-- Data lines start --
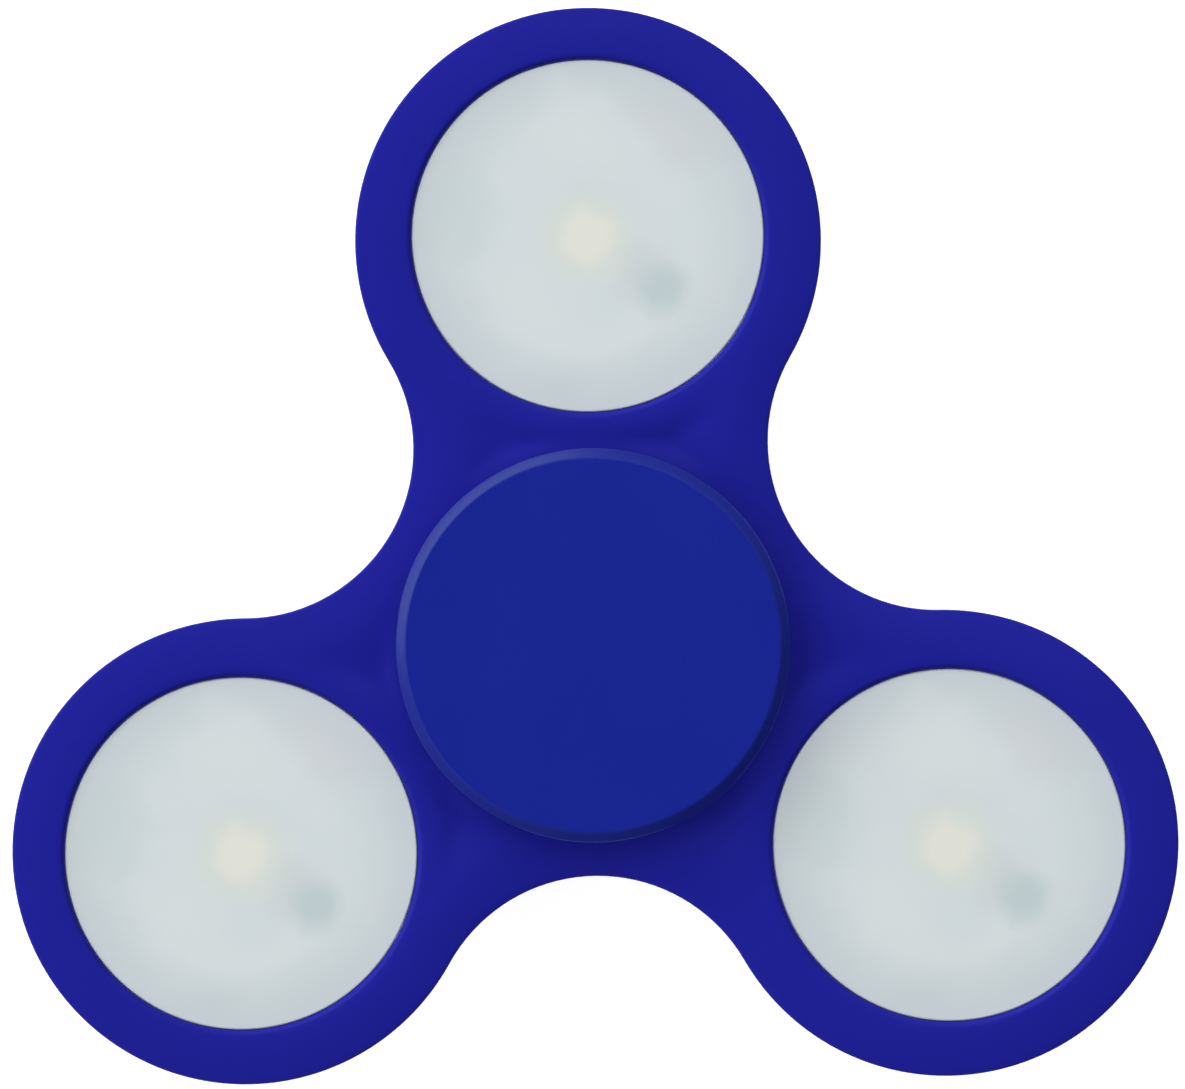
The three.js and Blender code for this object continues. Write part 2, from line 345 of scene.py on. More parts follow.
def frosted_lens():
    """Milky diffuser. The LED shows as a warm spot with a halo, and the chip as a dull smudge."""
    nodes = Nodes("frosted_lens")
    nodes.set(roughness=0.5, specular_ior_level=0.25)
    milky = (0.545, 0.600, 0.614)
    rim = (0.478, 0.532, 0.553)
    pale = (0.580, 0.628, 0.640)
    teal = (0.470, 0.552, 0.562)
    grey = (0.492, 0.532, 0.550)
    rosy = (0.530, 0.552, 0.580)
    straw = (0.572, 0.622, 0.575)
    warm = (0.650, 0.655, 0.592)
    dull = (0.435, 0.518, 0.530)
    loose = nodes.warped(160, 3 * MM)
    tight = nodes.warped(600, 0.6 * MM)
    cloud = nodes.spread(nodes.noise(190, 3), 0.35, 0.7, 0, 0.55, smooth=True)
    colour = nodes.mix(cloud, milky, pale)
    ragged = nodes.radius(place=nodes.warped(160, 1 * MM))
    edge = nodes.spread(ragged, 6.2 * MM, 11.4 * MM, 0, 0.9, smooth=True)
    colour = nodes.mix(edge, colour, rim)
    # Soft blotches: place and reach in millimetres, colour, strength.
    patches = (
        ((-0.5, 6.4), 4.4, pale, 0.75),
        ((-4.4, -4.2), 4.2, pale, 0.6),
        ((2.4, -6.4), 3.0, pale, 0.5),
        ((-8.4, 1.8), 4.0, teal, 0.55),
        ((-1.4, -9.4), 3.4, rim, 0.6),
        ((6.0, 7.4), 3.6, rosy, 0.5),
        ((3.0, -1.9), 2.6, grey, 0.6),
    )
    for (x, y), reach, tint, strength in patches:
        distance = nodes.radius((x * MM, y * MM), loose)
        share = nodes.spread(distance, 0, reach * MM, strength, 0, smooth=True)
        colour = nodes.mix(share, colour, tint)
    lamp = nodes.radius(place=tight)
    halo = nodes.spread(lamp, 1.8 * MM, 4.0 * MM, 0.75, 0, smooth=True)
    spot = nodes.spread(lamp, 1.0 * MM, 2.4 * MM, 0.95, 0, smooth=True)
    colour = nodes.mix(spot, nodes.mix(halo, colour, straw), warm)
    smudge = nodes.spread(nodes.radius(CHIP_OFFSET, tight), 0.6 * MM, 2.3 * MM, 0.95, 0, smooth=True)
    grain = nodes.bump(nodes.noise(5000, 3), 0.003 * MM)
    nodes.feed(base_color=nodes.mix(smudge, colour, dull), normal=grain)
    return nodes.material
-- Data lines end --
Exercise: Each line of the listing should be copied exactly.

Solution to the exercise:
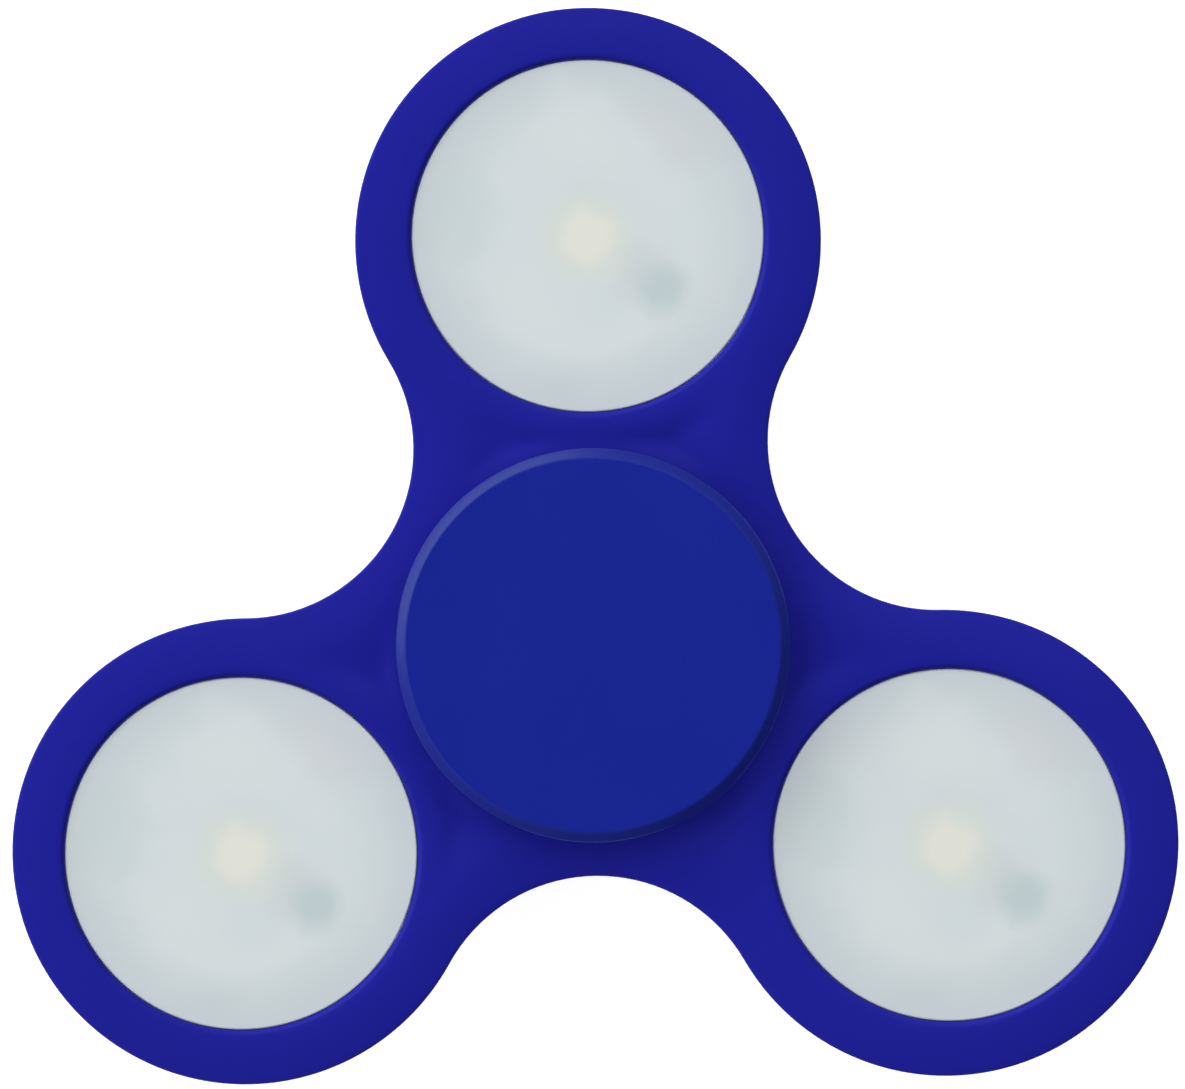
The three.js and Blender code for this object continues. Write part 2, from line 345 of scene.py on. More parts follow.
def frosted_lens():
    """Milky diffuser. The LED shows as a warm spot with a halo, and the chip as a dull smudge."""
    nodes = Nodes("frosted_lens")
    nodes.set(roughness=0.5, specular_ior_level=0.25)
    milky = (0.545, 0.600, 0.614)
    rim = (0.478, 0.532, 0.553)
    pale = (0.580, 0.628, 0.640)
    teal = (0.470, 0.552, 0.562)
    grey = (0.492, 0.532, 0.550)
    rosy = (0.530, 0.552, 0.580)
    straw = (0.572, 0.622, 0.575)
    warm = (0.650, 0.655, 0.592)
    dull = (0.435, 0.518, 0.530)
    loose = nodes.warped(160, 3 * MM)
    tight = nodes.warped(600, 0.6 * MM)
    cloud = nodes.spread(nodes.noise(190, 3), 0.35, 0.7, 0, 0.55, smooth=True)
    colour = nodes.mix(cloud, milky, pale)
    ragged = nodes.radius(place=nodes.warped(160, 1 * MM))
    edge = nodes.spread(ragged, 6.2 * MM, 11.4 * MM, 0, 0.9, smooth=True)
    colour = nodes.mix(edge, colour, rim)
    # Soft blotches: place and reach in millimetres, colour, strength.
    patches = (
        ((-0.5, 6.4), 4.4, pale, 0.75),
        ((-4.4, -4.2), 4.2, pale, 0.6),
        ((2.4, -6.4), 3.0, pale, 0.5),
        ((-8.4, 1.8), 4.0, teal, 0.55),
        ((-1.4, -9.4), 3.4, rim, 0.6),
        ((6.0, 7.4), 3.6, rosy, 0.5),
        ((3.0, -1.9), 2.6, grey, 0.6),
    )
    for (x, y), reach, tint, strength in patches:
        distance = nodes.radius((x * MM, y * MM), loose)
        share = nodes.spread(distance, 0, reach * MM, strength, 0, smooth=True)
        colour = nodes.mix(share, colour, tint)
    lamp = nodes.radius(place=tight)
    halo = nodes.spread(lamp, 1.8 * MM, 4.0 * MM, 0.75, 0, smooth=True)
    spot = nodes.spread(lamp, 1.0 * MM, 2.4 * MM, 0.95, 0, smooth=True)
    colour = nodes.mix(spot, nodes.mix(halo, colour, straw), warm)
    smudge = nodes.spread(nodes.radius(CHIP_OFFSET, tight), 0.6 * MM, 2.3 * MM, 0.95, 0, smooth=True)
    grain = nodes.bump(nodes.noise(5000, 3), 0.003 * MM)
    nodes.feed(base_color=nodes.mix(smudge, colour, dull), normal=grain)
    return nodes.material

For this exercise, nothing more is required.